**WHAT THE EXERCISE ASKS**
Each entry below must be repeated word for word.

═══ INFORMATION PROVIDED ═══

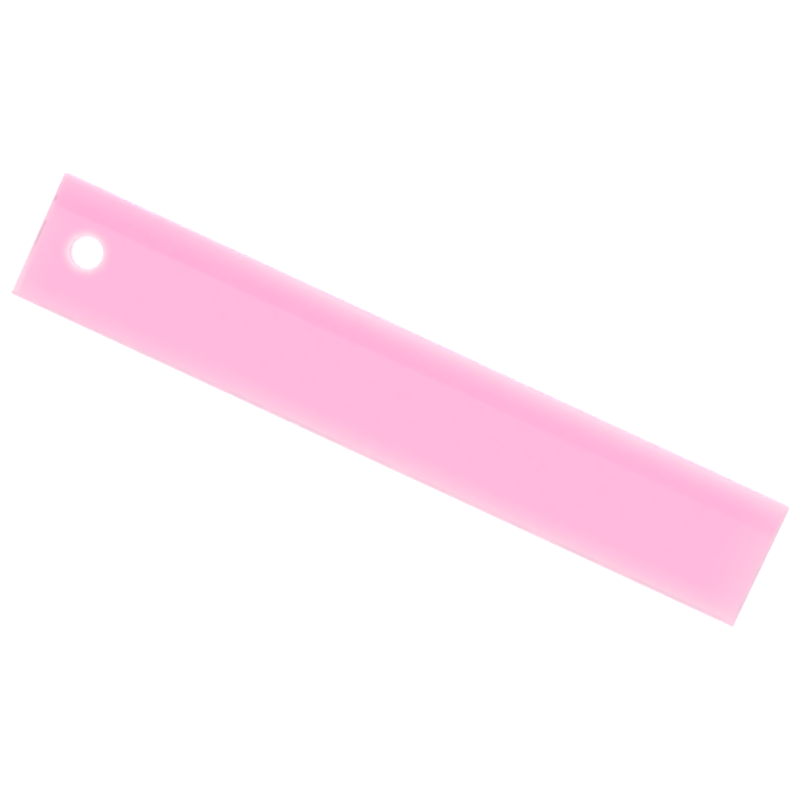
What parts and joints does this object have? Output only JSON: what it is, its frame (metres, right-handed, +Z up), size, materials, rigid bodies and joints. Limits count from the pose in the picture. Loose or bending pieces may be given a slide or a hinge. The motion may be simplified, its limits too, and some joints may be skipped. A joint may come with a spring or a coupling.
{
  "type": "quilting ruler",
  "caption": "Slim pink lipped ruler for trimming a seam allowance: a flat plastic blade with a cemented lip under one long edge and a hanging hole.",
  "frame": {"origin": "bottom centre of the ruler's box, in the plane of the lip's foot", "axes": "+X along the ruler, away from the end with the hanging hole; +Y across it, towards the cutting edge over the lip; +Z up, from the lip's foot to the blade's top face"},
  "size_m": [0.1524, 0.0254, 0.0048],
  "materials": {
    "blade": "gloss",
    "lip_strip": "gloss",
    "cement_film": "clear set cement"
  },
  "bodies": {
    "root": {"blade": "blade", "lip_strip": "lip_strip", "cement_film": "cement_film"}
  },
  "joints": []
}
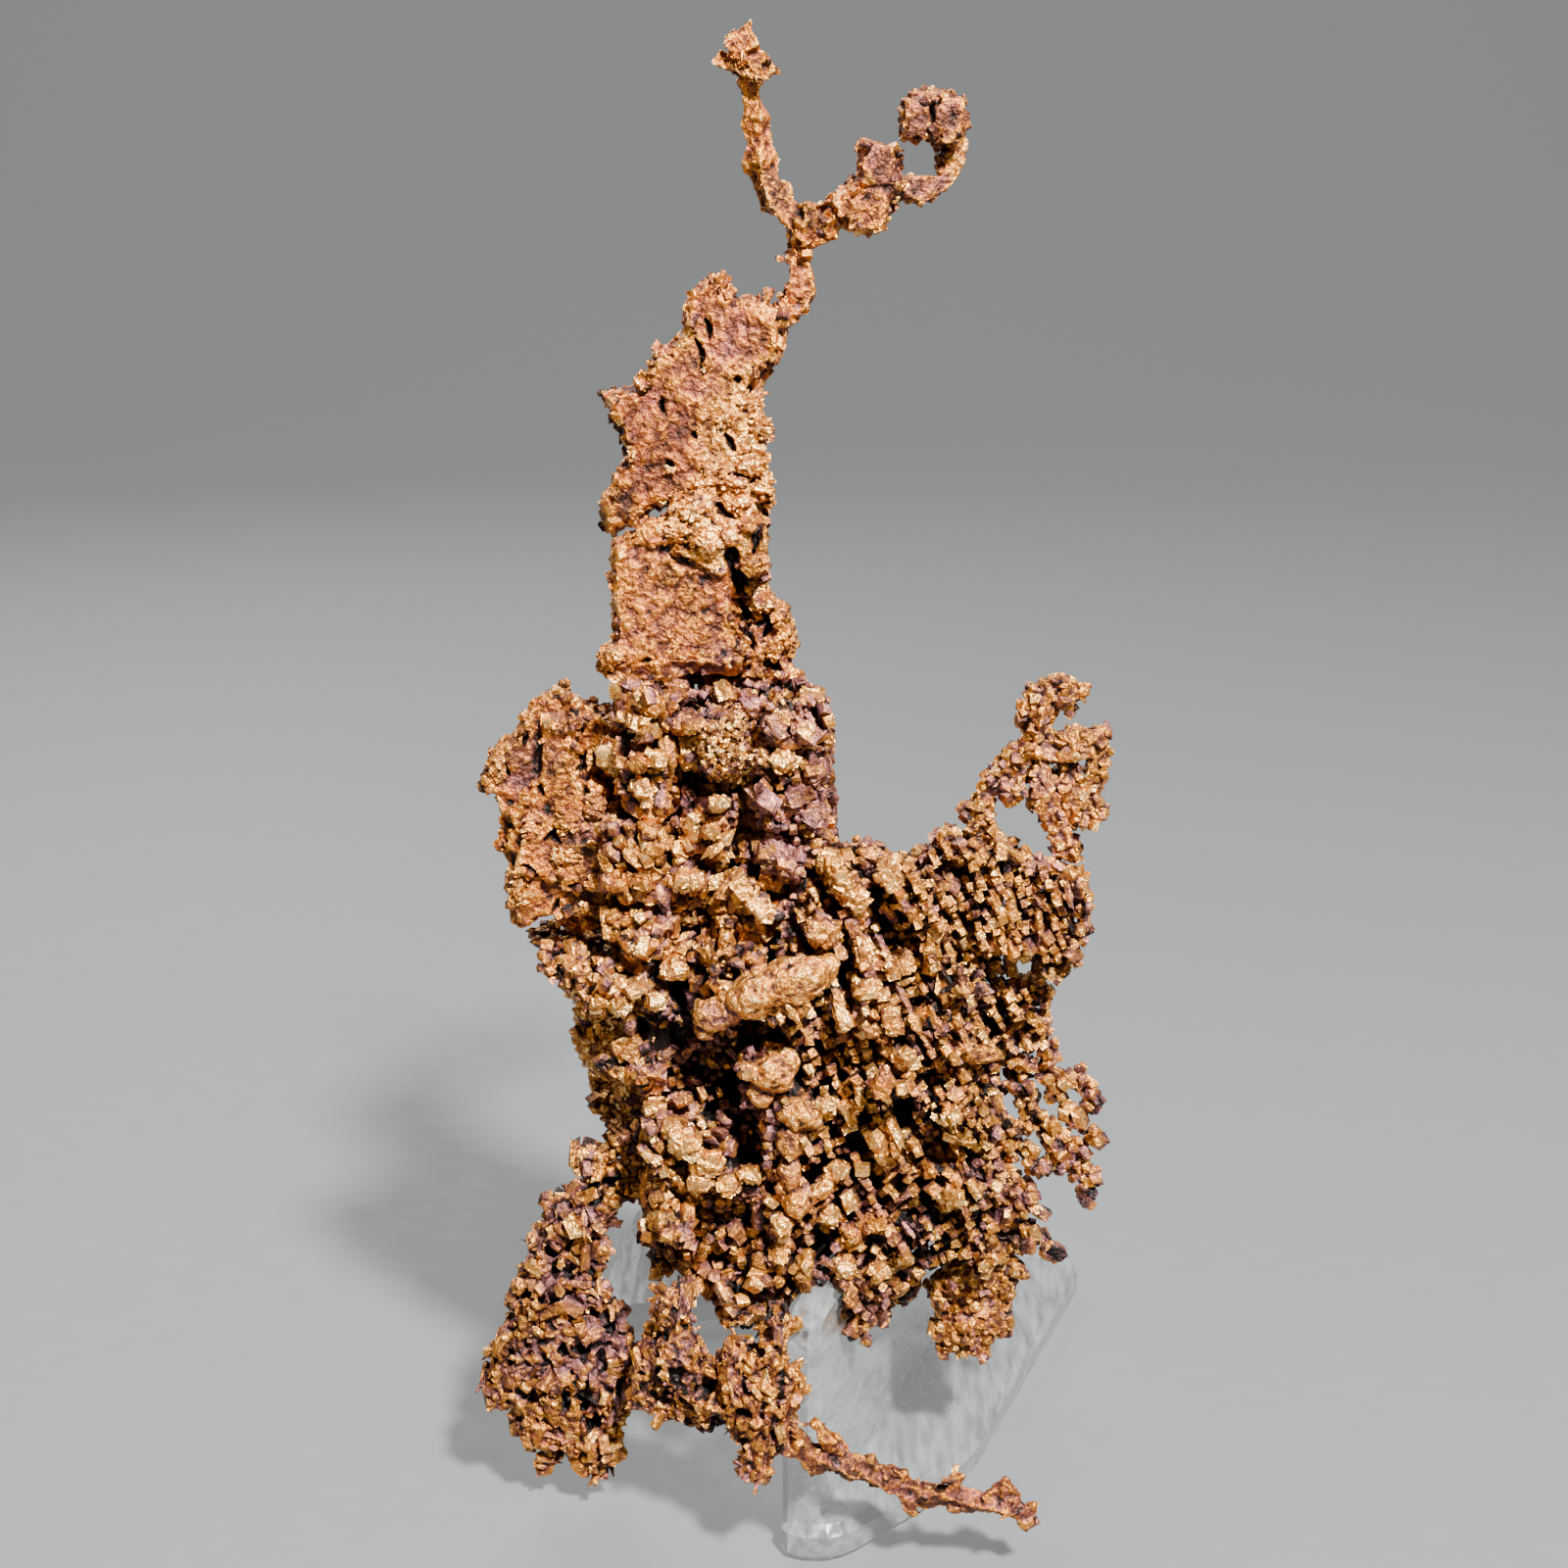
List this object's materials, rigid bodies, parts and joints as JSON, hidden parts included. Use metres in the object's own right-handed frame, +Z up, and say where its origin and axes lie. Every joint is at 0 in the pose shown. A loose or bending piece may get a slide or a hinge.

═══

**SOLUTION**
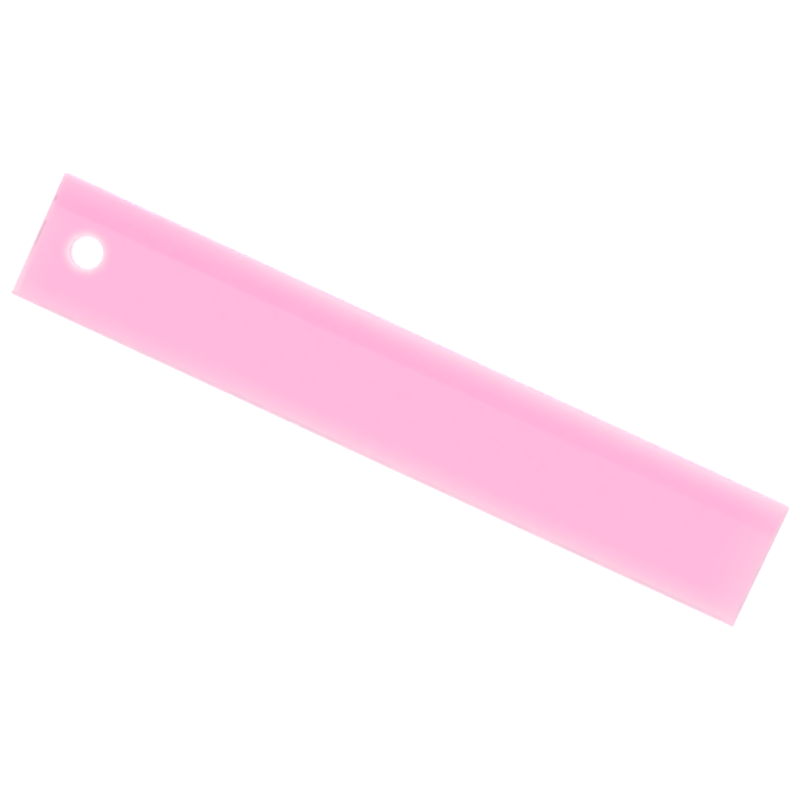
What parts and joints does this object have? Output only JSON: what it is, its frame (metres, right-handed, +Z up), size, materials, rigid bodies and joints. Limits count from the pose in the picture. Loose or bending pieces may be given a slide or a hinge. The motion may be simplified, its limits too, and some joints may be skipped. A joint may come with a spring or a coupling.
{
  "type": "quilting ruler",
  "caption": "Slim pink lipped ruler for trimming a seam allowance: a flat plastic blade with a cemented lip under one long edge and a hanging hole.",
  "frame": {"origin": "bottom centre of the ruler's box, in the plane of the lip's foot", "axes": "+X along the ruler, away from the end with the hanging hole; +Y across it, towards the cutting edge over the lip; +Z up, from the lip's foot to the blade's top face"},
  "size_m": [0.1524, 0.0254, 0.0048],
  "materials": {
    "blade": "gloss",
    "lip_strip": "gloss",
    "cement_film": "clear set cement"
  },
  "bodies": {
    "root": {"blade": "blade", "lip_strip": "lip_strip", "cement_film": "cement_film"}
  },
  "joints": []
}
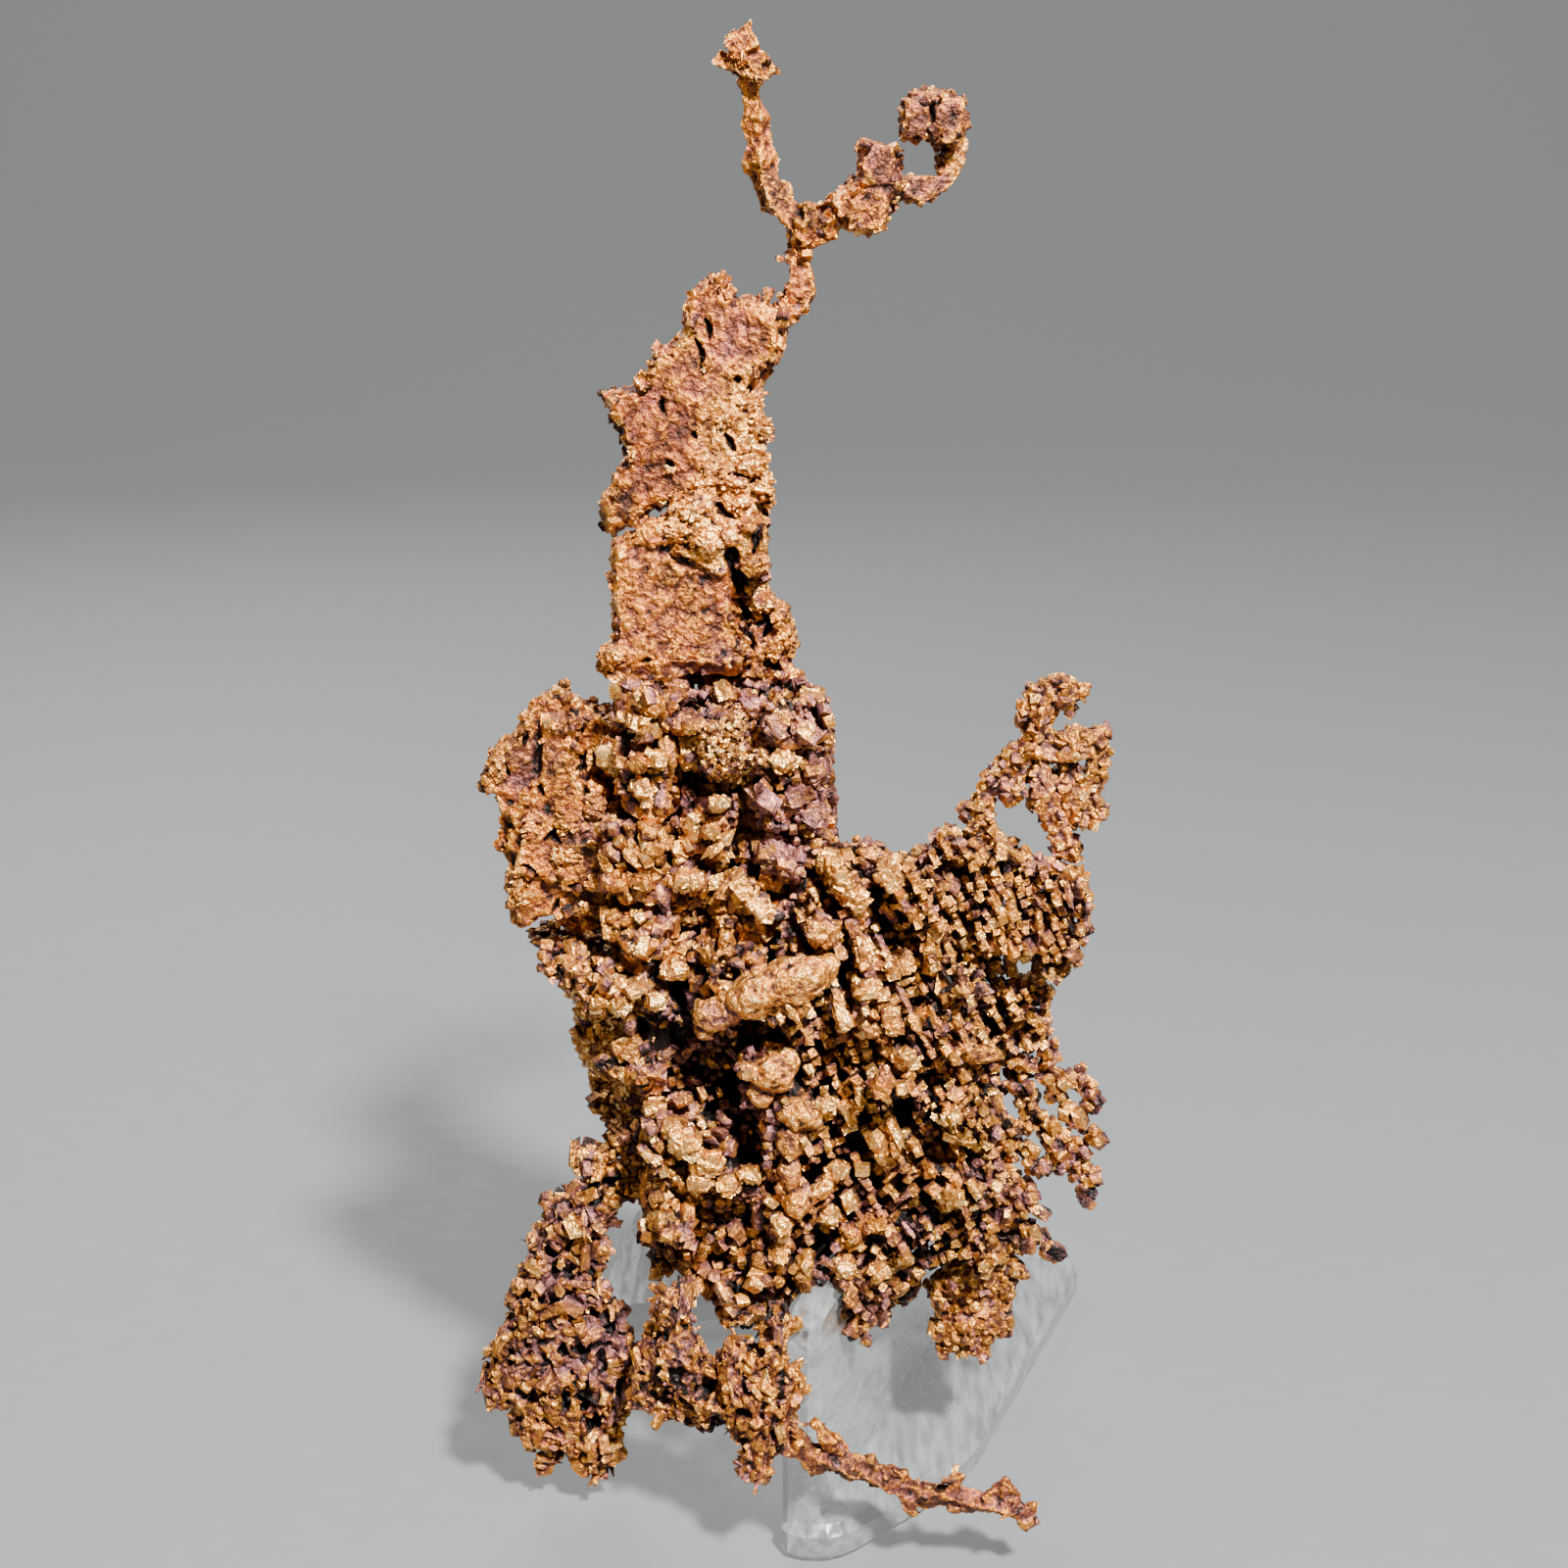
List this object's materials, rigid bodies, parts and joints as JSON, hidden parts included. Use metres in the object's own right-handed frame, +Z up, and say where its origin and axes lie. Every joint is at 0 in the pose shown. A loose or bending piece may get a slide or a hinge.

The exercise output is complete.